Notwithstanding the current phrasing of the statute and Rule in terms that easily could be read as permissive rather than mandatory, “[i]n form and history, this certified question jurisdiction is mandatory.” 17 Charles Alan Wright et al., Federal Practice & Procedure § 4038, at 62-64 & nn.2, 10 (3d ed. 2006); see also Wheeler Lumber Bridge & Supply Co. v. United States, 281 U.S. 572, 577-78 (1930) (Van Devanter, J.) (describing certification jurisdiction as mandatory); cf. Old Colony Trust Co. v. Comm’r, 279 U.S. 716, 728-29 (1929) (Taft, C.J.) (describing certification as “an invocation of the [Court’s] appellate jurisdiction”).
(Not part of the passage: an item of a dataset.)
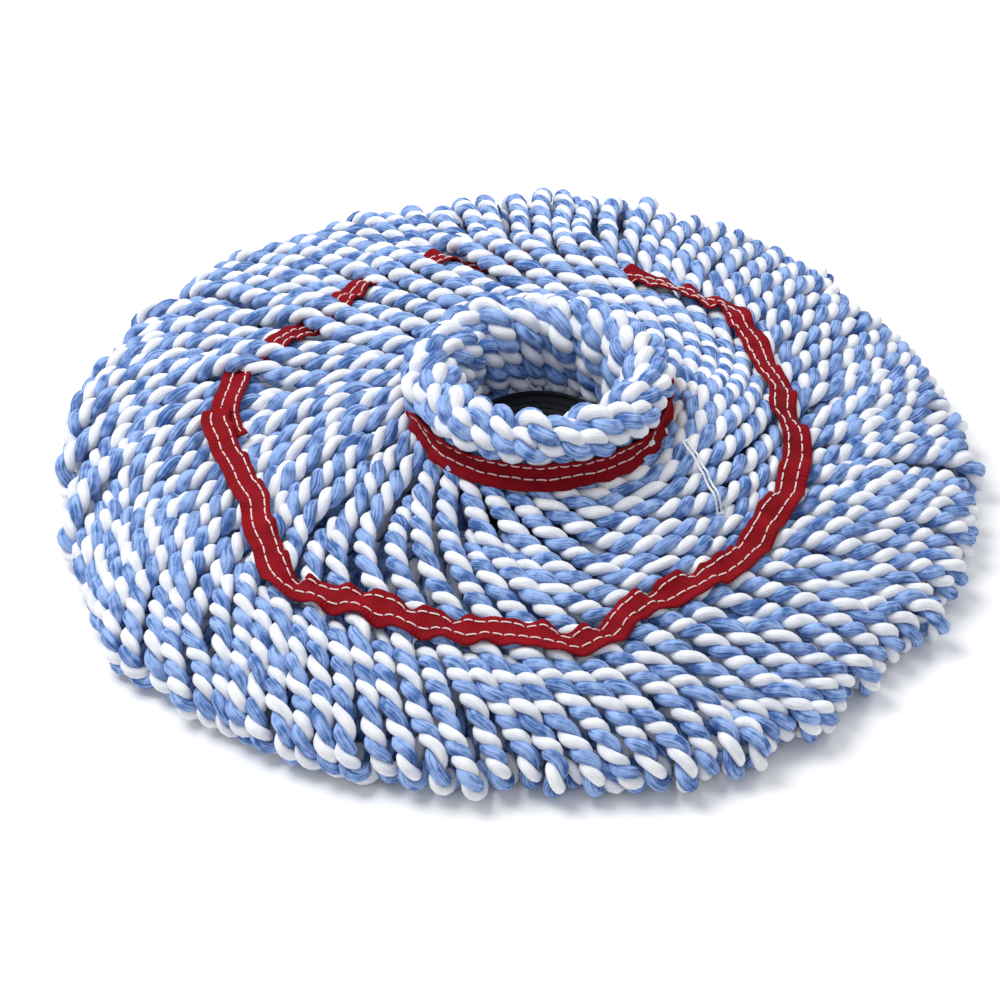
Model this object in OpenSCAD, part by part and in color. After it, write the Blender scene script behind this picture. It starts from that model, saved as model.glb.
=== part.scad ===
// Head of a self-wringing twist mop, spread flat on the floor.
// The strands start at the handle socket, run out along the floor, turn back over the rim of the
// pile, pass under the mid tape, climb to the neck and wrap over the neck hoop.
// +Z is the handle's axis, and the floor is at z = 0. Sizes are in millimetres.

/* [Strands] */
// Diameter of one two-ply strand
strand_d = 8; // [7:0.5:9]
// Sectors in the pile outside the mid tape
pile_sectors = 12; // [12]
// Sectors in the skirt between the mid tape and the neck
skirt_sectors = 8; // [8]
// Sectors in the rolled neck
neck_sectors = 8; // [8]
// Sectors in the gathered strand ends at the socket
end_sectors = 6; // [6]

/* [Pile] */
// Radius of the pile's rim
pile_r = 190; // [180:1:200]
// Height of the strands where the top slope meets the rim's curl
rim_h = 27; // [24:1:30]

/* [Tapes] */
// Width of the red tape
tape_w = 11.5; // [10:0.5:13]
// Thickness of the red tape
tape_t = 0.9; // [0.6:0.1:1.2]
// Radius of the mid tape's loop, at the middle of its width
mid_tape_r = 119; // [112:1:126]
// Height of the strands under the mid tape
mid_h = 37; // [35:1:40]
// Distance between a tape's two rows of stitching
stitch_gap = 6.4; // [5:0.2:7]
// Diameter of the sewing thread
thread_d = 0.8; // [0.6:0.1:1]

/* [Neck] */
// Outer radius of the rolled neck
neck_r = 51.5; // [50:0.5:53]
// Inner radius of the rolled neck
neck_bore_r = 32; // [31:0.5:33]
// Height of the neck's crest above the floor
neck_h = 83.75; // [82:0.25:86]
// Radius of the strands in the waist under the roll
waist_r = 48.7; // [48:0.1:49]
// Height at which the skirt meets the waist
waist_h = 56; // [55:1:57]
// Inner radius of the neck hoop
hoop_r = 40.5; // [40:0.1:41]
// Thickness of the neck hoop
hoop_t = 3; // [2.5:0.1:3]
// Height of the neck hoop
hoop_h = 7; // [5:0.5:8]

/* [Handle socket] */
// Radius of the bore for the handle's tip
bore_r = 11.2; // [10.5:0.1:12.5]
// Depth of that bore
bore_depth = 26; // [20:1:27]
// Radius of the socket's top flange
flange_r = 31; // [31:0.5:32]
// Height of the flange's rim above the floor
flange_h = 39; // [38:0.5:40]
// Radius of the hub below the flange
hub_r = 17; // [16:0.5:17]
// Radial thickness of the clamp ring
clamp_t = 3; // [2:0.5:4]
// Height of the clamp ring
clamp_h = 12; // [10:0.5:13]

/* [Tag pin] */
// Length of the clear tag pin
tag_l = 26; // [20:1:30]
// Diameter of the tag pin's filaments
tag_d = 1; // [0.8:0.1:1.2]

/* [Hidden] */
$fn = 96;
gap = 0.3;
sector_gap = 0.2;
// Flange, from its underside up
flange_t = 3;
flange_rim = 1;
flange_rim_w = 1.8;
flange_top = flange_h - flange_rim;
flange_under = flange_top - flange_t;
groove_radii = [17, 20.5, 24];
groove_w = 0.7;
groove_depth = 0.5;
hub_bottom = 9;
// Gathered ends, held between the hub and the clamp ring
ends_in_r = hub_r + gap;
ends_out_r = flange_r - 0.8;
clamp_in_r = ends_out_r + gap;
clamp_bottom = 14;
ends_flare_r = 60;
// Two layers of strands, nested
floor_layer_h = 1.675 * strand_d;
ends_lift = 1;
// Rim curl of the pile
curl_r = rim_h / 2;
curl_axis_r = pile_r - curl_r;
// Filling layer under the skirt and the top layer
fill_in_r = ends_flare_r + gap;
fill_in_h = 24;
skirt_out_r = mid_tape_r - 1.5;
top_in_r = skirt_out_r + gap;
fill_out_h = floor_layer_h;
fill_out_r = curl_axis_r - gap;
fill_slope = (fill_in_h - fill_out_h) / (fill_out_r - fill_in_r);
layer_gap = 0.5;
// Skirt, where it turns up into the neck
skirt_in_r = 45;
skirt_neck_low_h = 38;
skirt_neck_top = waist_h - gap;
skirt_shoulder_r = 56;
skirt_foot_r = 62;
// Roll of the neck
roll_r = (neck_r - neck_bore_r) / 2;
roll_axis_r = (neck_r + neck_bore_r) / 2;
roll_axis_h = neck_h - roll_r;
inner_wall_low_h = 46;
waist_top_h = 69.4;
hoop_top = roll_axis_h + gap;
neck_tape_low_h = 57.4;
// Slope of the tape over the strands, and its rise above them
tape_slope = 4;
tape_rise = 0.4;
// Tag pin: where its upper end lies, its pitch and heading, and the size of its end bars
tag_at = [60, -22, 55.5];
tag_pitch = 14;
tag_heading = -52;
tag_spread = 1.6;
tag_bar_l = 5;
tag_bar_d = 1.2 * tag_d;
NODES = concat(["handle_socket", "clamp_ring", "neck_hoop", "neck_tape", "neck_thread_upper",
    "neck_thread_lower", "mid_tape", "mid_thread_inner", "mid_thread_outer", "tag_pin"],
  [for (i = [1 : end_sectors]) named("strand_ends", i)],
  [for (i = [1 : pile_sectors]) named("under_strands", i)],
  [for (i = [1 : pile_sectors]) named("rim_strands", i)],
  [for (i = [1 : skirt_sectors]) named("skirt_strands", i)],
  [for (i = [1 : neck_sectors]) named("neck_strands", i)]);
node = "all";

// Height of the filling layer's top at radius r
function fill_top(r) = fill_in_h - fill_slope * (r - fill_in_r);
function named(prefix, i) = str(prefix, "_", i);
function shown(name) = node == "all" || node == name;

// One wedge of a ring, number i of count, with the given section as its children;
// number 1 is centred on +X
module sector(i, count) {
  rotate([0, 0, (i - 1.5) * 360 / count + sector_gap / 2])
    rotate_extrude(angle = 360 / count - sector_gap) children();
}

module ring_section(r_in, r_out, low, high) {
  translate([r_in, low]) square([r_out - r_in, high - low]);
}

// Black moulding that takes the handle's tip; its flange is seen down the neck
module handle_socket() {
  color("#141418") difference() {
    union() {
      translate([0, 0, hub_bottom]) cylinder(r = hub_r, h = flange_under - hub_bottom + 1);
      translate([0, 0, flange_under]) cylinder(r = flange_r, h = flange_t + flange_rim);
    }
    translate([0, 0, flange_top]) cylinder(r = flange_r - flange_rim_w, h = flange_rim + 1);
    translate([0, 0, flange_top - bore_depth]) cylinder(r = bore_r, h = bore_depth + 1);
    for (r = groove_radii)
      rotate_extrude() ring_section(r, r + groove_w, flange_top - groove_depth, flange_top + 1);
  }
}

// Ring that squeezes the gathered strand ends onto the hub
module clamp_ring() {
  color("#2a2a2e") rotate_extrude()
    ring_section(clamp_in_r, clamp_in_r + clamp_t, clamp_bottom, clamp_bottom + clamp_h);
}

// Stiff hoop inside the rolled neck
module neck_hoop() {
  color("#1d1d20") rotate_extrude()
    ring_section(hoop_r, hoop_r + hoop_t, hoop_top - hoop_h, hoop_top);
}

// Tape round the waist of the neck
module neck_tape() {
  color("#b0121c") rotate_extrude()
    ring_section(waist_r + gap, waist_r + gap + tape_t, neck_tape_low_h, neck_tape_low_h + tape_w);
}

// Sewing thread of one row on the neck tape; side is +1 for the upper row, -1 for the lower
module neck_thread(side) {
  row_h = neck_tape_low_h + tape_w / 2 + side * stitch_gap / 2;
  color("#f3d8da") rotate_extrude()
    translate([waist_r + gap + tape_t + thread_d / 2, row_h]) circle(d = thread_d, $fn = 16);
}

// Tape sewn across the strands half way out, lying on their slope
module mid_tape() {
  color("#b0121c") rotate_extrude()
    translate([mid_tape_r, mid_h + gap]) rotate(-tape_slope)
      translate([-tape_w / 2, tape_rise]) square([tape_w, tape_t]);
}

// Sewing thread of one row on the mid tape; side is -1 for the inner row, +1 for the outer
module mid_thread(side) {
  color("#f3d8da") rotate_extrude()
    translate([mid_tape_r, mid_h + gap]) rotate(-tape_slope)
      translate([side * stitch_gap / 2, tape_rise + tape_t + thread_d / 2])
        circle(d = thread_d, $fn = 16);
}

// Gathered strand ends: up beside the hub, and a short way out along the floor
module strand_ends(i) {
  color("#8fb0e6") sector(i, end_sectors) {
    ring_section(ends_in_r, ends_out_r, ends_lift, flange_under - gap);
    ring_section(ends_in_r, ends_flare_r, ends_lift, floor_layer_h);
  }
}

// Hidden strands under the skirt and under the top layer, lying on the floor
module under_strands(i) {
  color("#7f9fda") sector(i, pile_sectors)
    polygon([[fill_in_r, 0], [fill_out_r, 0], [fill_out_r, fill_top(fill_out_r)],
      [fill_in_r, fill_in_h]]);
}

// Top layer outside the mid tape, and the rim where the strands turn under
module rim_strands(i) {
  color(i % 2 == 0 ? "#6f97e0" : "#dfe7f7") sector(i, pile_sectors) {
    polygon([[top_in_r, fill_top(top_in_r) + layer_gap],
      [curl_axis_r, fill_top(curl_axis_r) + layer_gap], [curl_axis_r, rim_h],
      [top_in_r, mid_h]]);
    intersection() {
      translate([curl_axis_r, curl_r]) circle(r = curl_r);
      ring_section(curl_axis_r, pile_r, 0, rim_h);
    }
  }
}

// Strands from the mid tape in to the foot of the neck
module skirt_strands(i) {
  color(i % 2 == 0 ? "#dfe7f7" : "#6f97e0") sector(i, skirt_sectors)
    polygon([[skirt_out_r, fill_top(skirt_out_r) + layer_gap],
      [skirt_foot_r, fill_top(skirt_foot_r) + layer_gap], [skirt_in_r, skirt_neck_low_h],
      [skirt_in_r, skirt_neck_top], [skirt_shoulder_r, skirt_neck_top],
      [skirt_out_r, mid_h]]);
}

// Strands up the neck's outer wall, over the hoop and down the inner wall
module neck_strands(i) {
  color(i % 2 == 0 ? "#6f97e0" : "#dfe7f7") sector(i, neck_sectors) difference() {
    union() {
      translate([roll_axis_r, roll_axis_h]) circle(r = roll_r);
      ring_section(neck_bore_r, roll_axis_r, inner_wall_low_h, roll_axis_h);
      ring_section(roll_axis_r, waist_r, waist_h, roll_axis_h);
    }
    ring_section(hoop_r - gap, hoop_r + hoop_t + gap, 0, hoop_top + gap);
    ring_section(hoop_r, pile_r, 0, waist_h);
    ring_section(waist_r, pile_r, 0, waist_top_h);
  }
}

// Clear pin that once held a tag: a loop of two filaments with a bar at each end
module tag_pin() {
  color("#e8f1f5") translate(tag_at) rotate([0, tag_pitch, tag_heading]) {
    for (side = [-1, 1]) translate([0, side * tag_spread / 2, 0]) rotate([0, 90, 0])
      cylinder(d = tag_d, h = tag_l, $fn = 16);
    for (x = [0, tag_l]) translate([x, 0, 0]) rotate([90, 0, 0])
      cylinder(d = tag_bar_d, h = tag_bar_l, center = true, $fn = 16);
  }
}

if (shown("handle_socket")) handle_socket();
if (shown("clamp_ring")) clamp_ring();
if (shown("neck_hoop")) neck_hoop();
if (shown("neck_tape")) neck_tape();
if (shown("neck_thread_upper")) neck_thread(1);
if (shown("neck_thread_lower")) neck_thread(-1);
if (shown("mid_tape")) mid_tape();
if (shown("mid_thread_inner")) mid_thread(-1);
if (shown("mid_thread_outer")) mid_thread(1);
if (shown("tag_pin")) tag_pin();
for (i = [1 : end_sectors]) if (shown(named("strand_ends", i))) strand_ends(i);
for (i = [1 : pile_sectors]) if (shown(named("under_strands", i))) under_strands(i);
for (i = [1 : pile_sectors]) if (shown(named("rim_strands", i))) rim_strands(i);
for (i = [1 : skirt_sectors]) if (shown(named("skirt_strands", i))) skirt_strands(i);
for (i = [1 : neck_sectors]) if (shown(named("neck_strands", i))) neck_strands(i);
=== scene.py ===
import bpy
import bmesh
import math
import numpy as np
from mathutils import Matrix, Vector, kdtree


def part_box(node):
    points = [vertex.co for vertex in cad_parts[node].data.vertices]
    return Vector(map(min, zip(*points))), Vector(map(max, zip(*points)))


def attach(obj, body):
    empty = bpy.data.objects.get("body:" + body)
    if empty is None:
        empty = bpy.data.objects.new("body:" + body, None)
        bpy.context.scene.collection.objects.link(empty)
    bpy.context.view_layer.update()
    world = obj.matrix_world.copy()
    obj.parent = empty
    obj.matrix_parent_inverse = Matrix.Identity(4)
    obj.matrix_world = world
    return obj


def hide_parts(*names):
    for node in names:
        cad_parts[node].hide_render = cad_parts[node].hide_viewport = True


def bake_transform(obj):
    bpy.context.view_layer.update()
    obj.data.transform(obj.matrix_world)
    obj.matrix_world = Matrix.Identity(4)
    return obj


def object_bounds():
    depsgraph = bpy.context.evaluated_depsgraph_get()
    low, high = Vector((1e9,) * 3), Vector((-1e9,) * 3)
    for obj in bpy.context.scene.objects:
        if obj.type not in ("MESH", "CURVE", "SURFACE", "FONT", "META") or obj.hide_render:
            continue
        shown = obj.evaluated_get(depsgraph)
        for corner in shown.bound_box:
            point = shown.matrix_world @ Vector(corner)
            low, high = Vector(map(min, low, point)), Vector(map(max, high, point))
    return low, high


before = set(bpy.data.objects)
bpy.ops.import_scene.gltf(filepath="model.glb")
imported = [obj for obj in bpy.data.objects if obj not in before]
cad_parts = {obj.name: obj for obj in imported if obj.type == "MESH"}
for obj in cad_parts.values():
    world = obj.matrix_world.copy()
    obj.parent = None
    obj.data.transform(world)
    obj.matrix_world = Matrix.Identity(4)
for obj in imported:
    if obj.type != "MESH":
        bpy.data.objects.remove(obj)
cadLow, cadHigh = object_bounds()
mm = 0.001
rimRadius = cadHigh.x
print("frame loaded,", len(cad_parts), "CAD nodes")

# camera
cameraSet = {"elevation": 39.1, "distance": 1.4, "lens": 124, "target": (-15.5 * mm, 1 * mm, 6 * mm)}


def makeCamera():
    data = bpy.data.cameras.new("camera")
    data.lens = cameraSet["lens"]
    data.clip_end = 20
    camera = bpy.data.objects.new("camera", data)
    bpy.context.scene.collection.objects.link(camera)
    tilt = math.radians(cameraSet["elevation"])
    back = Vector((0, -math.cos(tilt), math.sin(tilt)))
    camera.location = Vector(cameraSet["target"]) + back * cameraSet["distance"]
    camera.rotation_euler = (-back).to_track_quat("-Z", "Y").to_euler()
    bpy.context.scene.camera = camera


makeCamera()

# strands: where they run
strand = {
    "diameter": 8 * mm,
    "pitch": 14.6 * mm,  # length of one full turn of the two plies, laid left-handed
    "pitchSpread": 0.12,
    "plyOffset": 1.86 * mm,
    "plyRadius": 2.5 * mm,
    "ringsPerTurn": 11,
    "sides": 10,
    "onFloor": 4.6 * mm,
    "step": 4 * mm,  # spacing of the points that the relaxing moves
}
layout = {
    "room": 7.4 * mm,  # width that a strand takes beside its neighbours
    "comesUp": 15 * mm,  # length over which one comes up between two others
    "opensAt": 0.5,  # spare room between two, as a share of a strand's own, at which another comes up
    "crowdedAt": -0.36,  # the same, at which one sinks
    "evening": 0.16,  # share of an uneven gap that one pass takes away
    "straightBunch": {"middle": 236, "width": 9, "turn": 24},
    "shift": (-9.5 * mm, 12 * mm),  # the rim's centre from the handle's axis
    "rim": 187.5 * mm,
    "seed": 11,
}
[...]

Amanda L. Tyler, Setting the Supreme Court’s Agenda: Is There A Place for Certification?, 78 Geo. Wash. L. Rev. 1310, 1328 (2010)

In 2009, the Supreme Court dismissed a certified question from the 5th Circuit in United States v. Seale. The 5th Circuit split en banc. Justice Stevens, joined by Justice Scalia, issued a statement respecting the dismissal of the certified question.

This certificate presents us with a pure question of law that may well determine the outcome of a number of cases of ugly racial violence remaining from the 1960s.

Yet I see no benefit and significant cost to postponing the question’s resolution. A prompt answer from this Court will expedite the termination of this litigation and determine whether other similar cases may be prosecuted. In these unusual circumstances, certification can serve the interests not only of legal clarity but also of prosecutorial economy and “the proper administration and expedition of judicial business.” Ibid.
The certification process has all but disappeared in recent decades. The Court has accepted only a handful of certified cases since the 1940s and none since 1981; it is a newsworthy event these days when a lower court even tries for certification. Section 1254(2)and this Court’s Rule 19 remain part of our law because the certification process serves a valuable, if limited, function. We ought to avail ourselves of it in an appropriate case. In my judgment, this case should be briefed and set for argument.
These kinds of Supreme Court mysteries are invigorating!